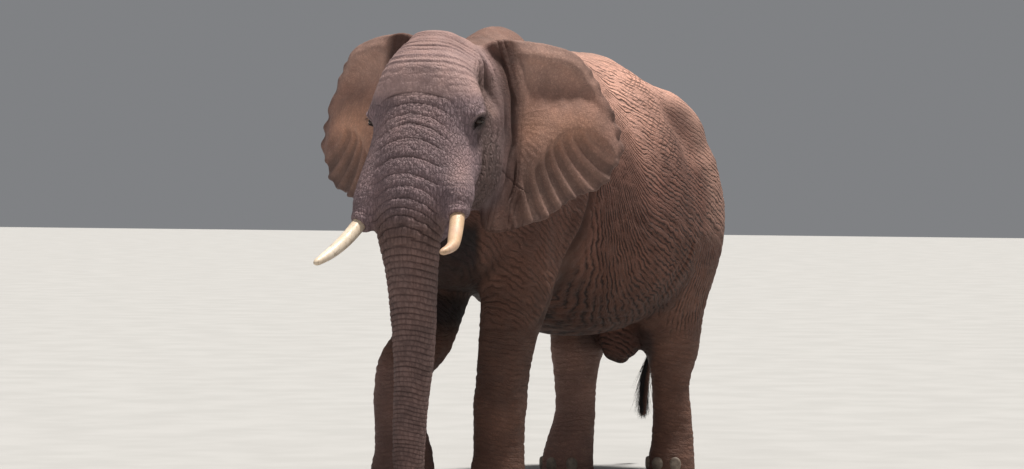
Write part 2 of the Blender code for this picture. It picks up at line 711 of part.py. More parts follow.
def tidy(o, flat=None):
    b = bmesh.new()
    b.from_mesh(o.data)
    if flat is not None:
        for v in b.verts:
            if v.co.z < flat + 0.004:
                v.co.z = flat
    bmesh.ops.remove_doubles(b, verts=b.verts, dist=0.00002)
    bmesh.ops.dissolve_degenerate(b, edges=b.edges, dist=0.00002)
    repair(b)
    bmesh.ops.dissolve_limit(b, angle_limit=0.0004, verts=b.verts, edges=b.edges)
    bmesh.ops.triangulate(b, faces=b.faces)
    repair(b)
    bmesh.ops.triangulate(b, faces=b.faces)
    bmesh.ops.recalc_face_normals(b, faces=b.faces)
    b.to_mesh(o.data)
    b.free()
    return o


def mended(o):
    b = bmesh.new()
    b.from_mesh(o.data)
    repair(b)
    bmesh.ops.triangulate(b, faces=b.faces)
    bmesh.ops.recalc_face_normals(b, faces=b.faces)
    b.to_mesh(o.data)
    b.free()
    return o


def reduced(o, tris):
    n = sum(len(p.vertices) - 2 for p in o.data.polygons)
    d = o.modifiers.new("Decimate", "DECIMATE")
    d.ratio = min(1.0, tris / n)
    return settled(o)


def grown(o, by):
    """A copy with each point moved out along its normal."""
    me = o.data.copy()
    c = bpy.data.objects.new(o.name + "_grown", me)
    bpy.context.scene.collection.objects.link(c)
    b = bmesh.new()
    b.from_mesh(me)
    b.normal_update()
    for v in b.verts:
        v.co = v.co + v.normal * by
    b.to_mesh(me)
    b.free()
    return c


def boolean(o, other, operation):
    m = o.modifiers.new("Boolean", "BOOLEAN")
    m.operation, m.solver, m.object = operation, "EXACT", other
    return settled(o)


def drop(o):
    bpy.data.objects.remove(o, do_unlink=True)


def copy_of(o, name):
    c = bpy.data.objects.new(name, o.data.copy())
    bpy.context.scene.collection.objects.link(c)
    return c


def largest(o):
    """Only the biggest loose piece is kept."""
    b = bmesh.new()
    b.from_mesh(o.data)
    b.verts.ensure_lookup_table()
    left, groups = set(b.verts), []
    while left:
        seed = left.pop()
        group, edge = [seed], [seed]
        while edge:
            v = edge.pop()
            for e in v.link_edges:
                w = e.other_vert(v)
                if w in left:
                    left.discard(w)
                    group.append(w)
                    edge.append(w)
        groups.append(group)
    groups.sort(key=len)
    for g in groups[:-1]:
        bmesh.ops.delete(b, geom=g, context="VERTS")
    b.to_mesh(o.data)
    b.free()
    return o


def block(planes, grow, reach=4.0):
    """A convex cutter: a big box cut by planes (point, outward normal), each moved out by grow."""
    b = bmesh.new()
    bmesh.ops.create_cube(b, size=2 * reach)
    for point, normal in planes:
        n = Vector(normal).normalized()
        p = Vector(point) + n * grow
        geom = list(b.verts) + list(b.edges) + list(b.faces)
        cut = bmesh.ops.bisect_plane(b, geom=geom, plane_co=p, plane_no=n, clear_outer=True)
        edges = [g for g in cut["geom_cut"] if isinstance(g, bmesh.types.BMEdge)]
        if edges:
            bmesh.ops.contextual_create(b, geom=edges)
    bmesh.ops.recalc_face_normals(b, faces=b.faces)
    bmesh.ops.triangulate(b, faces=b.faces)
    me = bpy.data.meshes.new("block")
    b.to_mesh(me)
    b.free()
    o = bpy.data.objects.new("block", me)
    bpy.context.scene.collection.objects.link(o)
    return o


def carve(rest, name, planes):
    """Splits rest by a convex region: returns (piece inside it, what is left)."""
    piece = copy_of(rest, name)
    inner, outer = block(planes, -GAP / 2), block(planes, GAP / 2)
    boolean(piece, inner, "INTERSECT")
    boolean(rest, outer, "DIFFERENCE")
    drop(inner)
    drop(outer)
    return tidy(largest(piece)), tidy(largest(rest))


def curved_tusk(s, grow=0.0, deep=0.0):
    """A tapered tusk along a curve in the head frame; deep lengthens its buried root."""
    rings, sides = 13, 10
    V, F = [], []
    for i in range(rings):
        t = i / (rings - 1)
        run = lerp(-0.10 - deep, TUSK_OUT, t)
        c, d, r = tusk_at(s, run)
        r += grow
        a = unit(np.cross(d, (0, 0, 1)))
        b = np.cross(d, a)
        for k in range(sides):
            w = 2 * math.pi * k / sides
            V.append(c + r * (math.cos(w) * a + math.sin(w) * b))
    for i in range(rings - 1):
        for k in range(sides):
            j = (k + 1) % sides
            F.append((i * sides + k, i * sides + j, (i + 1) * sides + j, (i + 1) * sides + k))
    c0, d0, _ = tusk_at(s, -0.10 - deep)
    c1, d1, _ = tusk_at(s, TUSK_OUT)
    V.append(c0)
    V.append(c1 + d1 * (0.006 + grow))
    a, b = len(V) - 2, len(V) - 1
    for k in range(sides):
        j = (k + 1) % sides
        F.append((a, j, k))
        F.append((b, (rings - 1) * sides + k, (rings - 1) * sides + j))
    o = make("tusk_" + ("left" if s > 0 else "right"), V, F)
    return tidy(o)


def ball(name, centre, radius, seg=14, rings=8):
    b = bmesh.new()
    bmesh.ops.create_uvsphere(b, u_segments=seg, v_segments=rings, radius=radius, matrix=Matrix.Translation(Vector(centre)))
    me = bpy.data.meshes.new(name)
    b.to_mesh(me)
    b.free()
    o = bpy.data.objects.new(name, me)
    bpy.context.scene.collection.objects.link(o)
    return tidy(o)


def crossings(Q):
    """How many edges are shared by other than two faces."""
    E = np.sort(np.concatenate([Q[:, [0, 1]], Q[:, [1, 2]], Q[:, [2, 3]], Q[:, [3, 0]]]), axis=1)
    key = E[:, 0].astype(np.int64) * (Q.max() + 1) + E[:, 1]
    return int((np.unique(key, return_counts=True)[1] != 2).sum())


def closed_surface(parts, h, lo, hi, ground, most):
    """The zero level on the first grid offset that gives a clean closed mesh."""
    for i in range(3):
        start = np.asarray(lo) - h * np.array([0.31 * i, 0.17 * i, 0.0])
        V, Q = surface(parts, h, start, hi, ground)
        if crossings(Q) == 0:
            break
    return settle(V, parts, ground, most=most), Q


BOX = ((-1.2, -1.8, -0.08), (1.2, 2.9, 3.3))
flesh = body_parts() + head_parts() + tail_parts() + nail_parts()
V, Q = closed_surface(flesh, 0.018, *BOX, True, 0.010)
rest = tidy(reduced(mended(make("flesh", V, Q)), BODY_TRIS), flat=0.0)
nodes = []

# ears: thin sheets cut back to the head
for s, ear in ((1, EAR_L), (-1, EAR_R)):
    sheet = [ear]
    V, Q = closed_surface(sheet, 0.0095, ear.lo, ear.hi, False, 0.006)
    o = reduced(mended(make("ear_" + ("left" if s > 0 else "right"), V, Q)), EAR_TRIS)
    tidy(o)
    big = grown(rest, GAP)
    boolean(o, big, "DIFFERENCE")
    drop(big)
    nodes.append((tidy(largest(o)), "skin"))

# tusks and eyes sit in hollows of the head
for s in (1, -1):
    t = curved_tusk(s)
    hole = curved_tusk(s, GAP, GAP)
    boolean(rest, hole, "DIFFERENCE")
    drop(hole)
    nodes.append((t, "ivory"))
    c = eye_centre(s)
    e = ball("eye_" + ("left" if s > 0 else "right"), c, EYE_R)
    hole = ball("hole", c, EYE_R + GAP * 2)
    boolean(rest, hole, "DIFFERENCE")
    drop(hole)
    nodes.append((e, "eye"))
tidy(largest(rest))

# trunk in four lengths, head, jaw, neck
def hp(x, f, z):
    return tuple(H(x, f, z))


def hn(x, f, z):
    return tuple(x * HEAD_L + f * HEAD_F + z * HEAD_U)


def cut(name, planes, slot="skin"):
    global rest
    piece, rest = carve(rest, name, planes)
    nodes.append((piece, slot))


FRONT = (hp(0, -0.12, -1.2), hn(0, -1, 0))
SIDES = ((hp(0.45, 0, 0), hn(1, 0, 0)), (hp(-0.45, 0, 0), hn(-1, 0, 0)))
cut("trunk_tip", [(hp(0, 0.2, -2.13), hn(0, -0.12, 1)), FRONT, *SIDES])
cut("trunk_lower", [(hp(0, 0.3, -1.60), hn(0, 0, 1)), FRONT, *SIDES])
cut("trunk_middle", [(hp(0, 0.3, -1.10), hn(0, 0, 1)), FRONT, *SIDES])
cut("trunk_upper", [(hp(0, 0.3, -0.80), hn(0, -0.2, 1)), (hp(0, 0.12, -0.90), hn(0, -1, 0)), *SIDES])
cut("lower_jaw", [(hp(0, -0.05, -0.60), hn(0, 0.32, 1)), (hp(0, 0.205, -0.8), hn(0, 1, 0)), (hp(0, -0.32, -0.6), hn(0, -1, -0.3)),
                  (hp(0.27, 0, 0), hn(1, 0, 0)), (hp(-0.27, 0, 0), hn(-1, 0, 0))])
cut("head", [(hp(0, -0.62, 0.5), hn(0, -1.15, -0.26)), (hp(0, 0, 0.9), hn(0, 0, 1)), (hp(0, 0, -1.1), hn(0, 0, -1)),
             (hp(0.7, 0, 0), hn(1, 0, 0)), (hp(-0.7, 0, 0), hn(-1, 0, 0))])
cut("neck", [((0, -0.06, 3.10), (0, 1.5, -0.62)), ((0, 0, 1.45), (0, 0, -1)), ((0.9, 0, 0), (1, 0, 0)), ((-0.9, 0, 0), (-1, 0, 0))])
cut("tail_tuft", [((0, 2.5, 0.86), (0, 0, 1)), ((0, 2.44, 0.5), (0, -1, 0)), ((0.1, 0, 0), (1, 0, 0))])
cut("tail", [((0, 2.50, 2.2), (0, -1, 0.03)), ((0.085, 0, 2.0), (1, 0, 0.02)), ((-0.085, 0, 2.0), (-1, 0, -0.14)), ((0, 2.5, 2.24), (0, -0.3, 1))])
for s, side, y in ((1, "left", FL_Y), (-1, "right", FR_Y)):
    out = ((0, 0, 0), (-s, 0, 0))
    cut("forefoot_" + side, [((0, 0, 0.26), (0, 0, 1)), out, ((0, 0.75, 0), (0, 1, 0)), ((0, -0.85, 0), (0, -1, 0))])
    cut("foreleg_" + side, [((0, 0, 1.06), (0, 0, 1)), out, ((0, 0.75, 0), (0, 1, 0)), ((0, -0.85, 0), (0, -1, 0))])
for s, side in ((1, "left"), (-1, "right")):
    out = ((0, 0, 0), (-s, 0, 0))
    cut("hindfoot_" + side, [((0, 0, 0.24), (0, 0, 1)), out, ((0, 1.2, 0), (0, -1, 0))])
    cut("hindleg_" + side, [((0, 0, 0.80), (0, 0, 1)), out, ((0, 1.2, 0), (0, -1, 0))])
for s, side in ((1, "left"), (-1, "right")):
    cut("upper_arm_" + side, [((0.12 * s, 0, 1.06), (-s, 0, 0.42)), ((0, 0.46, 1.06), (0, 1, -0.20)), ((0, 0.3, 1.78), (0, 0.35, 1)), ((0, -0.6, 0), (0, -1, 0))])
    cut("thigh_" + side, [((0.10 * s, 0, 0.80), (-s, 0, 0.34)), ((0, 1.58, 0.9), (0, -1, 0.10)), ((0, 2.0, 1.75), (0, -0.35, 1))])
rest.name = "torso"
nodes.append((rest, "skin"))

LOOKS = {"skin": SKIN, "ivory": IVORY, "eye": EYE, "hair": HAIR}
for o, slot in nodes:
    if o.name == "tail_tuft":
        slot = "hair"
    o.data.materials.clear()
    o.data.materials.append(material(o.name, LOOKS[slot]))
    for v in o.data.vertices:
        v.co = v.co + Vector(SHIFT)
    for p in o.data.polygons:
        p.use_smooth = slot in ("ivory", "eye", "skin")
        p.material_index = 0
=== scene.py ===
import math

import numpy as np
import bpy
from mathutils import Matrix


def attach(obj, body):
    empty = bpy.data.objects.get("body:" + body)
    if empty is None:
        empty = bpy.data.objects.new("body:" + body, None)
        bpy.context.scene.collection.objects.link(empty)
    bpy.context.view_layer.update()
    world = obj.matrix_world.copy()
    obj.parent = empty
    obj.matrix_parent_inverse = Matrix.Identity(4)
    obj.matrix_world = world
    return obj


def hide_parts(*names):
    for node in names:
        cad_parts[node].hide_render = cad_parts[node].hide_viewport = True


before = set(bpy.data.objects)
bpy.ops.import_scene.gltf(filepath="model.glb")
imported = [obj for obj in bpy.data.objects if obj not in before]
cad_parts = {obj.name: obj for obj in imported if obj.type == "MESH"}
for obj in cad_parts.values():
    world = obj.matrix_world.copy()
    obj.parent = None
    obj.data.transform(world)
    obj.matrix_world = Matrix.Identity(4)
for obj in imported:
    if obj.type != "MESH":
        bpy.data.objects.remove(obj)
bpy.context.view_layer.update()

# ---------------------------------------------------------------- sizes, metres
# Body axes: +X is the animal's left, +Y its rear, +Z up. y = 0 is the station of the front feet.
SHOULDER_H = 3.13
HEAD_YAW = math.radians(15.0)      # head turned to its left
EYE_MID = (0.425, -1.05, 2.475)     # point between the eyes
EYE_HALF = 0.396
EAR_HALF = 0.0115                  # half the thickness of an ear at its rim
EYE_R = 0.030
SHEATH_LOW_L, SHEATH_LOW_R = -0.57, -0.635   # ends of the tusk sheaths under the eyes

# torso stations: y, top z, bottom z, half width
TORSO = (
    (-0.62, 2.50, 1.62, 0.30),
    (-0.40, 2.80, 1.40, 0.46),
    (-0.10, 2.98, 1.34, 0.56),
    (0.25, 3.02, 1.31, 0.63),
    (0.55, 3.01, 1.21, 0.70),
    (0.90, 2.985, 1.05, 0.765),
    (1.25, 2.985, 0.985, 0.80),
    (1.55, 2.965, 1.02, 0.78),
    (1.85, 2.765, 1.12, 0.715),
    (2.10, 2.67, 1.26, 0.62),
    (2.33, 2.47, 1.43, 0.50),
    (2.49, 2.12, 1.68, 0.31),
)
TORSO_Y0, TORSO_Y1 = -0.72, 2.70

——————

■ **What you should do**
Look above for the line containing "cad_parts[node].hide_render = cad_parts[node].hide_viewport". Output from there through the line containing "imported = [obj", exactly and inclusively.

■ **Task response**
        cad_parts[node].hide_render = cad_parts[node].hide_viewport = True


before = set(bpy.data.objects)
bpy.ops.import_scene.gltf(filepath="model.glb")
imported = [obj for obj in bpy.data.objects if obj not in before]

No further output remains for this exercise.